Rivera is now guiding her portfolio to engage in strong cash management and retain more than one banking partner. With less liquidity in the market, customers will become more conservative with their spend, she said.
Ulu Ventures banks with First Republic, another regional bank with strong ties to Silicon Valley whose stock was down 60% on Monday. Still, Rivera worked with SVB because 44% of Ulu’s 150 portfolio companies banked there.
‘A critical supporter’
One of the biggest concerns for startups is access to credit, which SVB supplied, Rivera said.
However, early-stage startups with less than $5 million in revenue represented a small portion, only 3%, of SVB’s loan business.
A larger proportion of SVB’s loan business — around 56% — catered to private equity and venture firms to support their capital commitments to startups, a business that was very low risk for the bank, but played a role in facilitating capital deployment for funds.
Venture firms could deploy capital quickly once they made investments in startups by using loan financing from SVB. Firms would then follow up to get that capital from their limited partners over time.
That helped to streamline the funding process, Rivera said. “We don’t necessarily have to make sure that dozens of LP checks have come in the door before we can actually wire money to a startup company,” she said.
Jenny Fielding worked with SVB as the managing director of Techstars, and more recently as a managing partner at The Fund. “SVB was a critical supporter of so many founders and investors in the ecosystem,” she said via email.
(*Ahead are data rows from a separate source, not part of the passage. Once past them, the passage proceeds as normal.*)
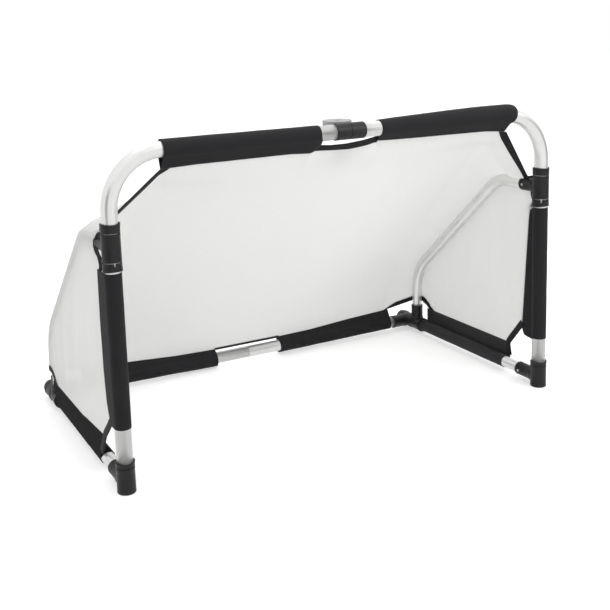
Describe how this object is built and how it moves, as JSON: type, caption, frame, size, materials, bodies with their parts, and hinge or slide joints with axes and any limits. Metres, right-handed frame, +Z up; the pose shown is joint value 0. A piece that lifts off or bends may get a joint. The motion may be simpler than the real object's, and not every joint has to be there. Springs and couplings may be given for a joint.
{
  "type": "folding soccer goal",
  "caption": "Small folding soccer goal with a hinged crossbar, swivelling side frames, a split rear bar and a fine white net held by black fabric sleeves.",
  "frame": {"origin": "on the ground, in the middle of the goal's outline", "axes": "+X along the crossbar to the right as seen from the front, +Y from the goal mouth to the rear bar, +Z up"},
  "size_m": [1.6086, 0.8852, 1.011],
  "materials": {
    "aluminium_tube": "satin",
    "black_plastic": "slight sheen",
    "hinge_disc": "pale grey satin",
    "steel_hardware": "plain",
    "black_fabric": "woven, matte",
    "black_tape": "flat webbing, matte",
    "white_net": "fine open knit"
  },
  "bodies": {
    "front_left": {"bow_tube_left": "aluminium_tube", "foot_collar_left": "black_plastic", "post_collar_lower_left": "black_plastic", "post_collar_upper_left": "black_plastic", "crossbar_sleeve_left": "black_fabric", "hinge_housing_left": "black_plastic", "hinge_bolt": "steel_hardware", "hinge_nut": "steel_hardware", "net_back_left": "white_net", "upper_hem_left": "black_tape", "hinge_hem": "black_tape", "rear_gap_hem": "black_tape"},
    "front_right": {"bow_tube_right": "aluminium_tube", "foot_collar_right": "black_plastic", "post_collar_lower_right": "black_plastic", "post_collar_upper_right": "black_plastic", "crossbar_sleeve_right": "black_fabric", "hinge_housing_right": "black_plastic", "hinge_cover": "hinge_disc", "lock_spring": "steel_hardware", "net_back_right": "white_net", "upper_hem_right": "black_tape"},
    "side_left": {"upper_tee_left": "black_plastic", "foot_tee_left": "black_plastic", "side_tube_upper_left": "aluminium_tube", "side_tube_lower_left": "aluminium_tube", "rear_corner_tee_left": "black_plastic", "rear_end_cap_left": "black_plastic", "post_sleeve_left": "black_fabric", "side_sleeve_left": "black_fabric", "net_side_left": "white_net", "lower_hem_left": "black_tape", "rear_hem_left": "black_tape", "upper_tee_rivet_left": "steel_hardware", "foot_tee_rivet_left": "steel_hardware"},
    "side_right": {"upper_tee_right": "black_plastic", "foot_tee_right": "black_plastic", "side_tube_upper_right": "aluminium_tube", "side_tube_lower_right": "aluminium_tube", "rear_corner_tee_right": "black_plastic", "rear_end_cap_right": "black_plastic", "post_sleeve_right": "black_fabric", "side_sleeve_right": "black_fabric", "net_side_right": "white_net", "lower_hem_right": "black_tape", "rear_hem_right": "black_tape", "upper_tee_rivet_right": "steel_hardware", "foot_tee_rivet_right": "steel_hardware"},
    "rear_left": {"rear_bar_tee_left": "black_plastic", "rear_tube_left": "aluminium_tube", "rear_sleeve_left": "black_fabric", "rear_ferrule": "black_plastic"},
    "rear_right": {"rear_bar_tee_right": "black_plastic", "rear_tube_right": "aluminium_tube", "rear_sleeve_right": "black_fabric"},
    "lock_button": {"lock_button": "black_plastic"}
  },
  "joints": [
    {"name": "crossbar_fold", "type": "hinge", "parent": "front_left", "child": "front_right", "pos_m": [0, -0.34655, 0.985], "axis": [0, 0, 1], "range_deg": [0, 180], "deforming": ["net_back_left", "net_back_right", "upper_hem_left", "upper_hem_right", "rear_hem_left", "rear_hem_right", "hinge_hem", "rear_gap_hem"]},
    {"name": "side_left_swivel", "type": "hinge", "parent": "front_left", "child": "side_left", "pos_m": [-0.775, -0.41355, 0.36], "axis": [0, 0, 1], "range_deg": [-90, 0]},
    {"name": "side_right_swivel", "type": "hinge", "parent": "front_right", "child": "side_right", "pos_m": [0.775, -0.41355, 0.36], "axis": [0, 0, 1], "range_deg": [-270, 0]},
    {"name": "rear_left_flip", "type": "hinge", "parent": "side_left", "child": "rear_left", "pos_m": [-0.775, 0.38645, 0.036], "axis": [0, 1, 0], "range_deg": [-90, 0]},
    {"name": "rear_right_flip", "type": "hinge", "parent": "side_right", "child": "rear_right", "pos_m": [0.775, 0.38645, 0.036], "axis": [0, 1, 0], "range_deg": [0, 90]},
    {"name": "lock_button_press", "type": "slide", "parent": "front_right", "child": "lock_button", "axis": [0, 0, -1], "range_m": [0, 0.004], "stiffness_N_per_m": 300, "springref_m": -0.001, "deforming": ["lock_spring"]}
  ],
  "couplings": [
    {"joint": "side_left_swivel", "follows": "crossbar_fold", "ratio": -0.5},
    {"joint": "side_right_swivel", "follows": "crossbar_fold", "ratio": -1.5},
    {"joint": "rear_left_flip", "follows": "crossbar_fold", "ratio": -0.5},
    {"joint": "rear_right_flip", "follows": "crossbar_fold", "ratio": 0.5}
  ]
}
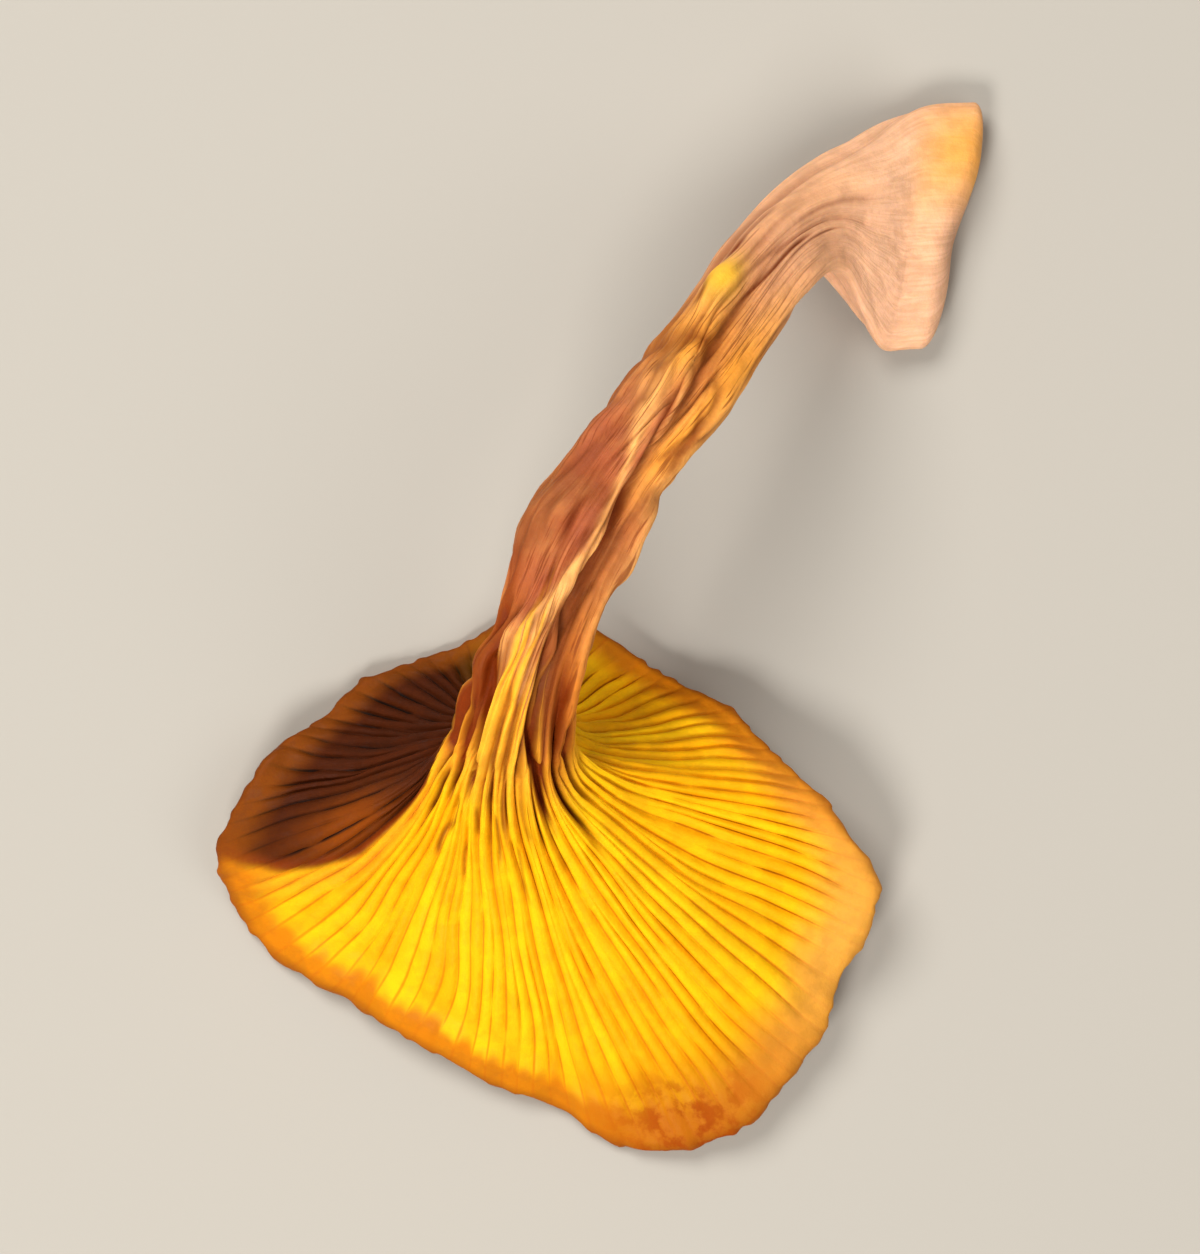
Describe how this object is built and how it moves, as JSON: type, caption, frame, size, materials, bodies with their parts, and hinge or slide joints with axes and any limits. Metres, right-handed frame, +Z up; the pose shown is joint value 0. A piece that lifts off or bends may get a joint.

Fielding was recently a host to a women’s angel breakfast that SVB sponsored and was due to co-host an upcoming pre-seed event with SVB.
The international angle
SVB also played an important role in providing U.S. banking services to international startups looking to set up in the U.S.
SVB helped one of The Fund’s Brazilian portfolio companies open an account in the U.S. as it is not easy to set up banking without a Social Security number. The startup has since raised Series A funding, something that likely wouldn’t have happened otherwise.
Around 30% of The Fund’s portfolio companies banked with SVB. The firm also held funds with SVB for its management company that were covered by the FDIC, but not for its funds for investments.
For Clavier it was personal as well. “They were banking a lot of us personally at the SVB Private Bank, and offered essential tools like capital call lines, mortgages, etc.” he said. “Their services facilitated our professional and personal lives, and it will be hard to replace those — and the people behind them who had become dear friends after so many years of working together.”